The research also provides a snapshot of the average CFO: they are most likely to be male; are highly educated, highly skilled and highly motivated; 42 years and eight months old; have worked in finance for most of their careers; believe that five years and 10 months is an appropriate tenure for their role; and most likely to hold either a degree in finance (29%); MBA (27%) or a chartered accountancy qualification (27%).
Strategy co-pilot
There has been a shift in the perception of the finance function from outmoded "business prevention units" to an enabling partner to the business. Just over half of the CFOs surveyed said that business managers routinely consult them on key aspects of strategy. But the majority of respondents say their contribution focuses on providing insight and analysis to support the CEO and ensuring that business decisions across the business are grounded in sound financial criteria. The CFO acts in many cases as the co-pilot; driving the process of setting corporate strategy and bringing that vision to life.
Top three business priorities
While CFOs are reveling in their newly elevated role, they are also coming up against the challenge of carefully balancing the development of company strategy with the renewed focus on finance fundamentals brought about by the financial crisis. CFOs identified cost management, risk management and cash flow as their top three business priorities in the wake of the financial crisis.

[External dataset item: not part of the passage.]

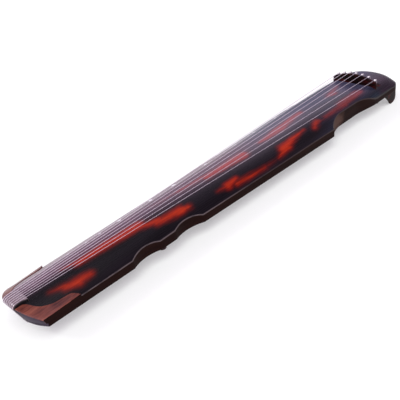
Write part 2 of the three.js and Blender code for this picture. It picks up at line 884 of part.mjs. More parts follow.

Haytham Abi-Mershed, Partner, Advisory, Ernst & Young MENA says: "The CFO is ideally placed to play a central role in strategy formulation. As the leader of the finance function, they should have both breadth of perspective across the performance of the whole company and a depth of perspective into where value is created. They are often more informed about a business's operations and underlying performance than anyone else in the company."
Public face of the company
Almost two-thirds of respondents said they now act as the face of their company on all financial matters and performance, with a similar number agreeing that since the financial crisis, the CFO's key priority is to increase financial trust in their business. "CFOs are under greater pressure to be the public face of their company but recognize the need for investment in building stronger connections with a number of their key external stakeholders. They pointed to communications and influencing as the most important area for improvement," adds Hasbani.
Less than half of respondents say that their relationship with investors is good or excellent, while just 21% say the same for their relationships with governments and 25% for their relationships with the media.